The error was not harmless. Jane was the sole eyewitness to the incident. Her account that Escarcega stabbed her was directly disputed by Escarcega’s self-harm theory. All other witnesses derived their accounts from Jane. The State failed to demonstrate beyond a reasonable doubt that admission of Jane’s testimony did not contribute to the verdict.
Key Takeaways
- Cross-examination conducted at a preliminary hearing held in violation of a defendant’s Sixth Amendment right to self-representation is not “adequate” cross-examination under Crawford v. Washington; testimony obtained under those circumstances cannot be admitted at trial without violating the Confrontation Clause.
- A second preliminary hearing conducted after recognition of a self-representation violation cures the structural defect that would prevent the case from proceeding to trial, but it does not cure the confrontation-rights problem arising from the first hearing; the tainted preliminary hearing testimony remains inadmissible.

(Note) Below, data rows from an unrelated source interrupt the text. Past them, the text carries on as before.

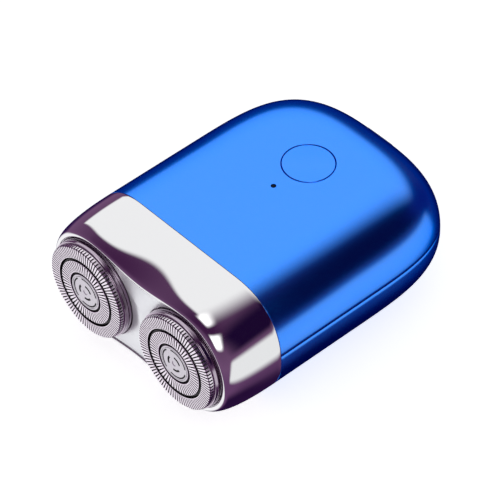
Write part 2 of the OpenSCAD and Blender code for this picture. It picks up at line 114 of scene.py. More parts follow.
def soft_card(tree, sight, azimuth, elevation, wide, high):
    """A mask for a flat lit card. Each reach is ((low, softness), (high, softness)), as tangents."""
    centre = compass(azimuth, elevation)
    across = compass(azimuth + 90, 0)
    up = compass(azimuth, elevation + 90)

    def dot(axis):
        node = tree.nodes.new("ShaderNodeVectorMath")
        node.operation = "DOT_PRODUCT"
        tree.links.new(sight, node.inputs[0])
        node.inputs[1].default_value = axis
        return node.outputs["Value"]

    def math(kind, a, b):
        node = tree.nodes.new("ShaderNodeMath")
        node.operation = kind
        for socket, value in zip(node.inputs, (a, b)):
            if isinstance(value, (int, float)):
                socket.default_value = value
            else:
                tree.links.new(value, socket)
        return node.outputs[0]

    depth = math("MAXIMUM", dot(centre), 0.02)
    front = tree.nodes.new("ShaderNodeMapRange")
    tree.links.new(dot(centre), front.inputs["Value"])
    front.inputs["From Min"].default_value = 0.02
    front.inputs["From Max"].default_value = 0.1
    mask = front.outputs[0]
    for axis, reach in ((across, wide), (up, high)):
        place = math("DIVIDE", dot(axis), depth)
        for (limit, softness), sign in zip(reach, (1, -1)):
            ramp = tree.nodes.new("ShaderNodeMapRange")
            ramp.interpolation_type = "SMOOTHSTEP"
            tree.links.new(place, ramp.inputs["Value"])
            ramp.inputs["From Min"].default_value = limit - sign * softness
            ramp.inputs["From Max"].default_value = limit + sign * softness
            mask = math("MULTIPLY", mask, ramp.outputs[0])
    return mask


# azimuth, elevation, reach across, reach up, colour; the first five are dark, the rest are lit
CARDS = [
    (60, 33, ((-0.8, 0.3), (0.42, 0.2)), ((-0.45, 0.15), (0.45, 0.3)), (0.014, 0.003, 0.036)),
    (14, 6, ((-0.35, 0.2), (0.3, 0.2)), ((-0.3, 0.2), (0.4, 0.2)), (0.03, 0.03, 0.16)),
    (180, 72, ((-1.0, 0.5), (0.6, 0.5)), ((-0.4, 0.3), (0.5, 0.3)), (0.06, 0.014, 0.07)),
    (-47, -45, ((-0.9, 0.4), (0.7, 0.4)), ((-0.7, 0.3), (0.55, 0.2)), (0.025, 0.006, 0.07)),
    (10, -66, ((-0.6, 0.3), (0.6, 0.3)), ((-0.5, 0.2), (0.22, 0.2)), (0.025, 0.006, 0.05)),
    (13.5, 90, ((-4.0, 0.9), (-0.08, 0.38)), ((-1.9, 0.7), (0.02, 0.05)), (1.2, 1.21, 1.22)),
    (57, -19, ((-0.75, 0.12), (0.58, 0.08)), ((-0.34, 0.1), (0.32, 0.1)), (1.1, 1.12, 1.13)),
    (-133, -45, ((-0.62, 0.25), (0.62, 0.25)), ((-0.55, 0.25), (0.55, 0.25)), (1.25, 1.25, 1.28)),
    (12.7, 90, ((-0.25, 0.12), (0.2, 0.12)), ((-0.12, 0.1), (0.1, 0.08)), (2.2, 2.2, 2.2)),
    (114, 44, ((-0.26, 0.1), (0.2, 0.1)), ((-0.28, 0.12), (0.22, 0.1)), (2.2, 2.2, 2.2)),
]
TENT_LOW = (0.17, 0.07, 0.19, 1)
TENT_MIDDLE = (0.21, 0.1, 0.22, 1)
TENT_HIGH = (0.12, 0.05, 0.13, 1)
TABLE_LIGHT = (0.4, 0.4, 0.405, 1)


def hang_tent():
    world = bpy.data.worlds.new("studio")
    bpy.context.scene.world = world
    world.use_nodes = True
    tree = world.node_tree
    tree.nodes.clear()
    sight = tree.nodes.new("ShaderNodeTexCoord").outputs["Generated"]
    split = tree.nodes.new("ShaderNodeSeparateXYZ")
    tree.links.new(sight, split.inputs[0])
    shade = tree.nodes.new("ShaderNodeValToRGB")
    lift = tree.nodes.new("ShaderNodeMapRange")
    tree.links.new(split.outputs["Z"], lift.inputs["Value"])
    lift.inputs["From Min"].default_value = -1
    tree.links.new(lift.outputs[0], shade.inputs[0])
    ramp = shade.color_ramp
    ramp.elements[0].position = 0.2
    ramp.elements[0].color = TENT_LOW
    ramp.elements[1].position = 0.9
    ramp.elements[1].color = TENT_HIGH
    ramp.elements.new(0.42).color = TENT_MIDDLE
    colour = shade.outputs["Color"]
    for azimuth, elevation, wide, high, tone in CARDS:
        over = tree.nodes.new("ShaderNodeMix")
        over.data_type = "RGBA"
        tree.links.new(soft_card(tree, sight, azimuth, elevation, wide, high), over.inputs["Factor"])
        tree.links.new(colour, over.inputs["A"])
        over.inputs["B"].default_value = (*tone, 1)
        colour = over.outputs["Result"]
    tent = tree.nodes.new("ShaderNodeBackground")
    tree.links.new(colour, tent.inputs["Color"])
    fill = tree.nodes.new("ShaderNodeBackground")
    fill.inputs["Color"].default_value = TABLE_LIGHT
    backdrop = tree.nodes.new("ShaderNodeBackground")
    backdrop.inputs["Color"].default_value = (1, 1, 1, 1)
    path = tree.nodes.new("ShaderNodeLightPath")
    shown = fill.outputs[0]
    for seen_by, look in (("Is Glossy Ray", tent), ("Is Camera Ray", backdrop)):
        either = tree.nodes.new("ShaderNodeMixShader")
        tree.links.new(path.outputs[seen_by], either.inputs[0])
        tree.links.new(shown, either.inputs[1])
        tree.links.new(look.outputs[0], either.inputs[2])
        shown = either.outputs[0]
    out = tree.nodes.new("ShaderNodeOutputWorld")
    tree.links.new(shown, out.inputs["Surface"])


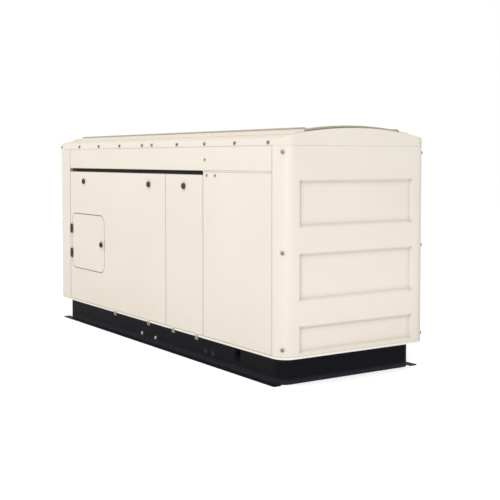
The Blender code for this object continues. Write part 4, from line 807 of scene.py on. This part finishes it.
new_piece("engine_screws", shapes, zinc, "root")


# Engine fittings in black plastic: four coil covers along the rocker cover, the oil filler cap with
# its grip, and the log of the intake manifold on the service side. Moulded, satin, finely grained.
COIL_START, COIL_PITCH, COIL_HALF = 0.085, 0.098, (0.030, 0.017)
FILLER_INSET, FILLER_Y = 0.034, 0.036
LOG_LOW, LOG_HIGH = (-0.220, -0.150, 0.634), (0.160, -0.1108, 0.696)
black_plastic = moulded("black_moulded_plastic", "17181a", "26282b", 0.46, 0.0012, 0.00015)
top = cover_high.z
shapes = bmesh.new()
for i in range(4):
    x = cover_low.x + COIL_START + i * COIL_PITCH
    add_pad(shapes, (x, 0), COIL_HALF, top - 0.001, top + 0.013, 0.005)
    plug = [(0.006, -0.004), (0.006, 0.018)]
    add_turned(shapes, (x, -COIL_HALF[1], top + 0.006), (0, -1, 0), plug, 12)
x = cover_low.x + FILLER_INSET
add_turned(shapes, (x, FILLER_Y, top), (0, 0, 1), [(0.024, 0), (0.024, 0.010), (0.021, 0.013)], 24)
add_pad(shapes, (x, FILLER_Y), (0.018, 0.004), top + 0.012, top + 0.021, 0.002)
add_block(shapes, LOG_LOW, LOG_HIGH, 0.014)
for x in (-0.180, -0.080, 0.020, 0.120):
    runner = [(0.009, -0.01), (0.009, 0.010), (0.006, 0.016)]
    add_turned(shapes, (x, LOG_LOW[1], 0.650), (0, -1, 0), runner, 16)
new_piece("engine_plastic_fittings", shapes, black_plastic, "root")


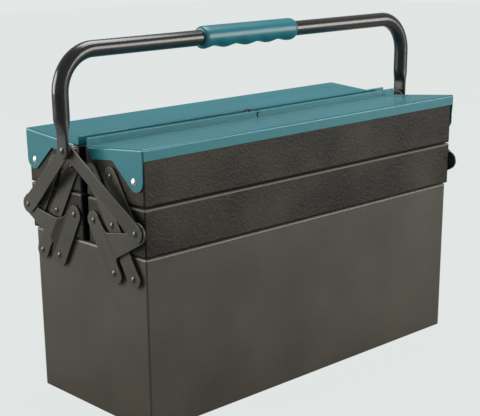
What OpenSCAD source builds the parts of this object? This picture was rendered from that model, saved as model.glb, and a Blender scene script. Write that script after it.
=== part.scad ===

- The forfeiture-by-wrongdoing exception to the Confrontation Clause requires specific proof that the defendant both (1) caused the witness’s absence and (2) acted with specific intent to prevent testimony; generalized discouragement of cooperation with law enforcement nearly a year before trial, without more, does not satisfy the two-part test under State v. Robinson.
Why It Matters
Escarcega is a significant ruling for Kansas criminal practitioners on both sides. For prosecutors, it makes clear that the Sixth Amendment right to self-representation at a preliminary hearing must be taken seriously. Denying a timely, unequivocal assertion of that right—even in the face of what appears to be disruption—creates a structural defect whose downstream consequences may be irreversible. Even if the case is allowed to proceed after a remedial second preliminary hearing, the testimony gathered from the flawed first hearing is permanently unavailable at trial. When the State’s only eyewitness is the complaining witness in a case heading toward an unavailability problem, the cost of the preliminary hearing error is potentially the entire case.
For defense attorneys, Escarcega also reinforces the demanding standard for forfeiture by wrongdoing under Kansas law. The State must prove both causation and specific intent—a general finding that the defendant “did not want” the witness to cooperate, made months before the trial date, is not enough. Prosecutors seeking to invoke the doctrine should document contemporaneous evidence of witness-specific, trial-specific intent; defense counsel facing forfeiture motions should scrutinize the temporal link between the defendant’s conduct and the specific proceeding, the availability of independent explanations for the witness’s absence, and whether the district court has actually made the required two-part finding under Robinson.